Yes and no.
I've worked in both sectors and can attest that the idea that governmental employees are overpaid slugs is, in general, a myth. Some of the most professional and hardest-working people I've encountered are in government and some of the worst performers are in the private sector.
That said, let's consider the differences:
- Budgets. Size makes a difference here. Small, private sector firms can be much more budget-conscious than larger private firms or governmental agencies because they are closer to the edge. They live with the immediate impact of cash flow. There is more of a sense of We rather than They.
- Terminations. Private sector firms are less likely to carry deadwood because their adherence to the employment at will doctrine makes it easier to fire people. In contrast, public sector managers know that terminations of employees who have passed probation can be appealed to the civil service board and they will have to make the case or the employee will be restored to the job. That encourages public sector managers to get their evidence in line but it can also cause them to tolerate or transfer poor performers.

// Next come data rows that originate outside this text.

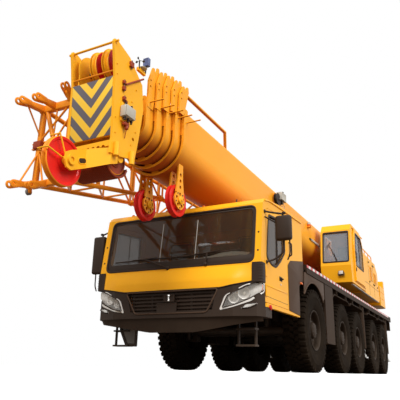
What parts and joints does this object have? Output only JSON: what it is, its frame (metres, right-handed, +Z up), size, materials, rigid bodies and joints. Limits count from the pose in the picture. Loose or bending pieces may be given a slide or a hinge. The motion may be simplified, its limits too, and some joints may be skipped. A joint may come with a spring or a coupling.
{
  "type": "mobile crane",
  "caption": "All-terrain mobile crane: driver's cab, slewing upper with operator's cab, nested telescopic boom with a stowed lattice jib, and outriggers.",
  "frame": {"origin": "on the ground under the middle of the machine", "axes": "+X forward, +Y to the driver's left, +Z up"},
  "size_m": [15.5599, 3.7, 4.3299],
  "materials": {
    "black_plastic": "textured black moulding",
    "cast_steel": "dark cast steel",
    "chassis_paint": "satin dark grey-brown enamel",
    "chromed_rod": "polished hard chrome",
    "dash_plastic": "grey moulded plastic",
    "lamp_lens": "clear lens",
    "orange_paint": "gloss orange enamel",
    "red_paint": "gloss red enamel",
    "seat_fabric": "dark woven seat cloth",
    "tyre_rubber": "matt black rubber",
    "window_glass": "lightly tinted glass",
    "yellow_paint": "gloss yellow enamel"
  },
  "bodies": {
    "carrier": {"chassis_frame": "chassis_paint", "deck_and_lockers": "chassis_paint", "drivetrain": "cast_steel", "cab_shell": "yellow_paint", "cab_glazing": "window_glass", "bumper_and_grille": "black_plastic", "headlamps": "lamp_lens", "cab_seats": "seat_fabric", "cab_dash": "dash_plastic"},
    "door_left": {"cab_door_left": "yellow_paint", "door_glass_left": "window_glass", "mirror_left": "black_plastic"},
    "door_right": {"cab_door_right": "yellow_paint", "door_glass_right": "window_glass", "mirror_right": "black_plastic"},
    "knuckle_1_left": {"knuckle_1_left": "cast_steel"},
    "wheel_1_left": {"wheel_1_left": "tyre_rubber"},
    "knuckle_1_right": {"knuckle_1_right": "cast_steel"},
    "wheel_1_right": {"wheel_1_right": "tyre_rubber"},
    "knuckle_2_left": {"knuckle_2_left": "cast_steel"},
    "wheel_2_left": {"wheel_2_left": "tyre_rubber"},
    "knuckle_2_right": {"knuckle_2_right": "cast_steel"},
    "wheel_2_right": {"wheel_2_right": "tyre_rubber"},
    "wheel_3_left": {"wheel_3_left": "tyre_rubber"},
    "wheel_3_right": {"wheel_3_right": "tyre_rubber"},
    "knuckle_4_left": {"knuckle_4_left": "cast_steel"},
    "wheel_4_left": {"wheel_4_left": "tyre_rubber"},
    "knuckle_4_right": {"knuckle_4_right": "cast_steel"},
    "wheel_4_right": {"wheel_4_right": "tyre_rubber"},
    "knuckle_5_left": {"knuckle_5_left": "cast_steel"},
    "wheel_5_left": {"wheel_5_left": "tyre_rubber"},
    "knuckle_5_right": {"knuckle_5_right": "cast_steel"},
    "wheel_5_right": {"wheel_5_right": "tyre_rubber"},
    "outrigger_front_left": {"outrigger_beam_front_left": "chassis_paint"},
    "jack_front_left": {"outrigger_jack_front_left": "chromed_rod"},
    "outrigger_front_right": {"outrigger_beam_front_right": "chassis_paint"},
    "jack_front_right": {"outrigger_jack_front_right": "chromed_rod"},
    "outrigger_rear_left": {"outrigger_beam_rear_left": "chassis_paint"},
    "jack_rear_left": {"outrigger_jack_rear_left": "chromed_rod"},
    "outrigger_rear_right": {"outrigger_beam_rear_right": "chassis_paint"},
    "jack_rear_right": {"outrigger_jack_rear_right": "chromed_rod"},
    "superstructure": {"turntable_frame": "yellow_paint", "counterweight": "yellow_paint", "winches": "cast_steel", "operator_cab": "yellow_paint", "operator_glazing": "window_glass", "operator_seat": "seat_fabric", "machinery_housing": "yellow_paint"},
    "operator_door": {"operator_door": "yellow_paint"},
    "boom": {"boom_base": "yellow_paint", "boom_rollers": "red_paint", "lattice_jib": "orange_paint"},
    "section_2": {"boom_section_2": "yellow_paint"},
    "section_3": {"boom_section_3": "yellow_paint"},
    "section_4": {"boom_section_4": "yellow_paint"},
    "section_5": {"boom_section_5": "yellow_paint"},
    "section_6": {"boom_head": "yellow_paint", "boom_sheaves": "red_paint"},
    "lift_barrel": {"lift_barrel": "yellow_paint"},
    "lift_rod": {"lift_rod": "chromed_rod"}
  },
  "joints": [
    {"name": "door_hinge_left", "type": "hinge", "parent": "carrier", "child": "door_left", "pos_m": [4.624, 1.462, 1.2], "axis": [0, 0, -1], "range_deg": [0, 70]},
    {"name": "door_hinge_right", "type": "hinge", "parent": "carrier", "child": "door_right", "pos_m": [4.624, -1.462, 1.2], "axis": [0, 0, 1], "range_deg": [0, 70]},
    {"name": "steer_1_left", "type": "hinge", "parent": "carrier", "child": "knuckle_1_left", "pos_m": [2.1, 1.185, 0.7465], "axis": [0, 0, 1], "range_deg": [-32, 32]},
    {"name": "spin_1_left", "type": "hinge", "parent": "knuckle_1_left", "child": "wheel_1_left", "pos_m": [2.1, 1.285, 0.7465], "axis": [0, 1, 0], "continuous": true},
    {"name": "steer_1_right", "type": "hinge", "parent": "carrier", "child": "knuckle_1_right", "pos_m": [2.1, -1.185, 0.7465], "axis": [0, 0, 1], "range_deg": [-32, 32]},
    {"name": "spin_1_right", "type": "hinge", "parent": "knuckle_1_right", "child": "wheel_1_right", "pos_m": [2.1, -1.285, 0.7465], "axis": [0, 1, 0], "continuous": true},
    {"name": "steer_2_left", "type": "hinge", "parent": "carrier", "child": "knuckle_2_left", "pos_m": [-0.2, 1.185, 0.7465], "axis": [0, 0, 1], "range_deg": [-24, 24]},
    {"name": "spin_2_left", "type": "hinge", "parent": "knuckle_2_left", "child": "wheel_2_left", "pos_m": [-0.2, 1.285, 0.7465], "axis": [0, 1, 0], "continuous": true},
    {"name": "steer_2_right", "type": "hinge", "parent": "carrier", "child": "knuckle_2_right", "pos_m": [-0.2, -1.185, 0.7465], "axis": [0, 0, 1], "range_deg": [-24, 24]},
    {"name": "spin_2_right", "type": "hinge", "parent": "knuckle_2_right", "child": "wheel_2_right", "pos_m": [-0.2, -1.285, 0.7465], "axis": [0, 1, 0], "continuous": true},
    {"name": "spin_3_left", "type": "hinge", "parent": "carrier", "child": "wheel_3_left", "pos_m": [-1.85, 1.285, 0.7465], "axis": [0, 1, 0], "continuous": true},
    {"name": "spin_3_right", "type": "hinge", "parent": "carrier", "child": "wheel_3_right", "pos_m": [-1.85, -1.285, 0.7465], "axis": [0, 1, 0], "continuous": true},
    {"name": "steer_4_left", "type": "hinge", "parent": "carrier", "child": "knuckle_4_left", "pos_m": [-4.05, 1.185, 0.7465], "axis": [0, 0, -1], "range_deg": [-15, 15]},
    {"name": "spin_4_left", "type": "hinge", "parent": "knuckle_4_left", "child": "wheel_4_left", "pos_m": [-4.05, 1.285, 0.7465], "axis": [0, 1, 0], "continuous": true},
    {"name": "steer_4_right", "type": "hinge", "parent": "carrier", "child": "knuckle_4_right", "pos_m": [-4.05, -1.185, 0.7465], "axis": [0, 0, -1], "range_deg": [-15, 15]},
    {"name": "spin_4_right", "type": "hinge", "parent": "knuckle_4_right", "child": "wheel_4_right", "pos_m": [-4.05, -1.285, 0.7465], "axis": [0, 1, 0], "continuous": true},
    {"name": "steer_5_left", "type": "hinge", "parent": "carrier", "child": "knuckle_5_left", "pos_m": [-5.7, 1.185, 0.7465], "axis": [0, 0, -1], "range_deg": [-20, 20]},
    {"name": "spin_5_left", "type": "hinge", "parent": "knuckle_5_left", "child": "wheel_5_left", "pos_m": [-5.7, 1.285, 0.7465], "axis": [0, 1, 0], "continuous": true},
    {"name": "steer_5_right", "type": "hinge", "parent": "carrier", "child": "knuckle_5_right", "pos_m": [-5.7, -1.185, 0.7465], "axis": [0, 0, -1], "range_deg": [-20, 20]},
    {"name": "spin_5_right", "type": "hinge", "parent": "knuckle_5_right", "child": "wheel_5_right", "pos_m": [-5.7, -1.285, 0.7465], "axis": [0, 1, 0], "continuous": true},
    {"name": "outrigger_slide_front_left", "type": "slide", "parent": "carrier", "child": "outrigger_front_left", "axis": [0, 1, 0], "range_m": [0, 2.1]},
    {"name": "jack_slide_front_left", "type": "slide", "parent": "outrigger_front_left", "child": "jack_front_left", "axis": [0, 0, -1], "range_m": [0, 0.39]},
    {"name": "outrigger_slide_front_right", "type": "slide", "parent": "carrier", "child": "outrigger_front_right", "axis": [0, -1, 0], "range_m": [0, 2.1]},
    {"name": "jack_slide_front_right", "type": "slide", "parent": "outrigger_front_right", "child": "jack_front_right", "axis": [0, 0, -1], "range_m": [0, 0.39]},
    {"name": "outrigger_slide_rear_left", "type": "slide", "parent": "carrier", "child": "outrigger_rear_left", "axis": [0, 1, 0], "range_m": [0, 2.1]},
    {"name": "jack_slide_rear_left", "type": "slide", "parent": "outrigger_rear_left", "child": "jack_rear_left", "axis": [0, 0, -1], "range_m": [0, 0.39]},
    {"name": "outrigger_slide_rear_right", "type": "slide", "parent": "carrier", "child": "outrigger_rear_right", "axis": [0, -1, 0], "range_m": [0, 2.1]},
    {"name": "jack_slide_rear_right", "type": "slide", "parent": "outrigger_rear_right", "child": "jack_rear_right", "axis": [0, 0, -1], "range_m": [0, 0.39]},
    {"name": "slew", "type": "hinge", "parent": "carrier", "child": "superstructure", "pos_m": [-2.8, 0, 1.995], "axis": [0, 0, 1], "continuous": true},
    {"name": "operator_door_slide", "type": "slide", "parent": "superstructure", "child": "operator_door", "axis": [-1, 0, 0], "range_m": [0, 0.9]},
    {"name": "boom_lift", "type": "hinge", "parent": "superstructure", "child": "boom", "pos_m": [-5.4, 0, 3.2], "axis": [0, -1, 0], "range_deg": [0, 80]},
    {"name": "telescope_2", "type": "slide", "parent": "boom", "child": "section_2", "axis": [1, 0, 0], "range_m": [0, 9]},
    {"name": "telescope_3", "type": "slide", "parent": "section_2", "child": "section_3", "axis": [1, 0, 0], "range_m": [0, 9]},
    {"name": "telescope_4", "type": "slide", "parent": "section_3", "child": "section_4", "axis": [1, 0, 0], "range_m": [0, 9]},
    {"name": "telescope_5", "type": "slide", "parent": "section_4", "child": "section_5", "axis": [1, 0, 0], "range_m": [0, 9]},
    {"name": "telescope_6", "type": "slide", "parent": "section_5", "child": "section_6", "axis": [1, 0, 0], "range_m": [0, 9]},
    {"name": "lift_barrel_hinge", "type": "hinge", "parent": "superstructure", "child": "lift_barrel", "pos_m": [-3.8, 0, 2.23], "axis": [0, -1, 0], "range_deg": [0, 84.83]},
    {"name": "lift_rod_slide", "type": "slide", "parent": "lift_barrel", "child": "lift_rod", "axis": [0.9889, 0, 0.1483], "range_m": [0, 2.389]}
  ],
  "couplings": [
    {"joint": "steer_1_right", "follows": "steer_1_left", "ratio": 1},
    {"joint": "steer_2_left", "follows": "steer_1_left", "ratio": 0.75},
    {"joint": "steer_2_right", "follows": "steer_1_left", "ratio": 0.75},
    {"joint": "steer_5_right", "follows": "steer_5_left", "ratio": 1},
    {"joint": "steer_4_left", "follows": "steer_5_left", "ratio": 0.75},
    {"joint": "steer_4_right", "follows": "steer_5_left", "ratio": 0.75},
    {"joint": "lift_barrel_hinge", "follows": "boom_lift", "ratio": 1.0566},
    {"joint": "lift_rod_slide", "follows": "boom_lift", "m_per_rad": 1.7074}
  ]
}
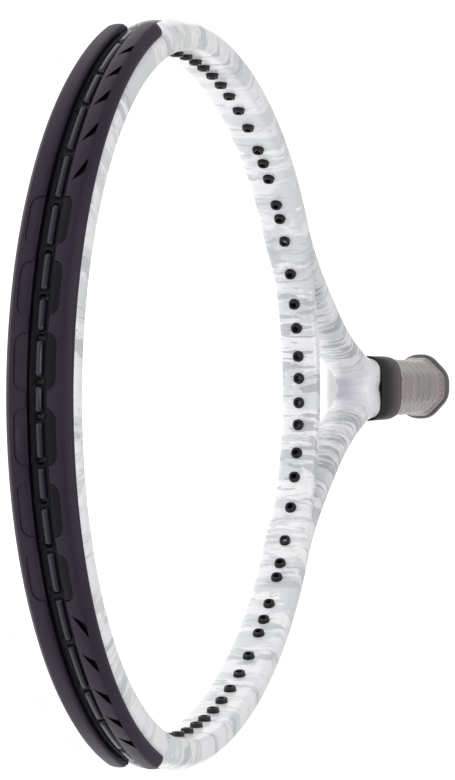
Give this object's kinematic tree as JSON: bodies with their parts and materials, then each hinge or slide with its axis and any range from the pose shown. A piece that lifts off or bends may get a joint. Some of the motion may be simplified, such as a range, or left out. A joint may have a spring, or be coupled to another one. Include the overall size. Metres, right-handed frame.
{
  "type": "tennis racket frame",
  "caption": "Unstrung tennis racket frame: oval head with bumper guard and grommets, open throat with bridge, wrapped handle with sliding collar and hinged butt trap door.",
  "frame": {"origin": "centre of the butt cap's end face", "axes": "+Y along the racket from the butt to the tip of the head; +Z normal to the plane of the head; X across the head"},
  "size_m": [0.2704, 0.685, 0.0364],
  "materials": {
    "frame_paint": "white lacquer with a light grey camouflage pattern over a carbon tube",
    "bumper": "matte moulded nylon",
    "grommet": "moulded nylon",
    "pallet": "moulded foam",
    "weight": "dull lead strip",
    "foam": "rigid foam",
    "butt_plastic": "satin moulded plastic",
    "staple": "wire",
    "grip": "perforated synthetic grip",
    "tape": "vinyl tape",
    "collar_rubber": "matte rubber"
  },
  "bodies": {
    "racket": {"frame_hairpin": "frame_paint", "throat_bridge": "frame_paint", "bumper_guard": "bumper", "head_grommet_strip": "grommet", "left_grommet_strip": "grommet", "right_grommet_strip": "grommet", "throat_grommet_strip": "grommet", "handle_pallet_upper": "pallet", "handle_pallet_lower": "pallet", "balance_weight": "weight", "leg_foam_plugs": "foam", "butt_cap": "butt_plastic", "butt_cap_staples": "staple", "grip_start_staple": "staple", "base_grip": "grip", "finishing_tape": "tape"},
    "collar": {"grip_collar": "collar_rubber"},
    "trap_door": {"trap_door": "butt_plastic"}
  },
  "joints": [
    {"name": "collar_slide", "type": "slide", "parent": "racket", "child": "collar", "axis": [0, 1, 0], "range_m": [0, 0.009]},
    {"name": "trap_door_hinge", "type": "hinge", "parent": "racket", "child": "trap_door", "pos_m": [0, 0.00095, 0.0062], "axis": [-1, 0, 0], "range_deg": [0, 95]}
  ]
}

- Publicity. Private sector managers know that unless they do something extreme, their chances of hitting the front page of the local newspaper are remote. Public sector managers live with the prospect of news coverage or a complaint to a political board. One citizen can complain to a city council and people scurry to investigate the allegations. One shareholder complains at an annual meeting and people yawn.
- Service expectations. Customers who are upset with a company's performance can walk across the street to a competitor. That's not so with irate citizens who know they have fewer options. If you think that means that governmental employees have less fear when it comes to ticking off a customer, see the above paragraph.
The differences are there, but the similarities are greater. All in all, the name of the employer is less important than its character and competence.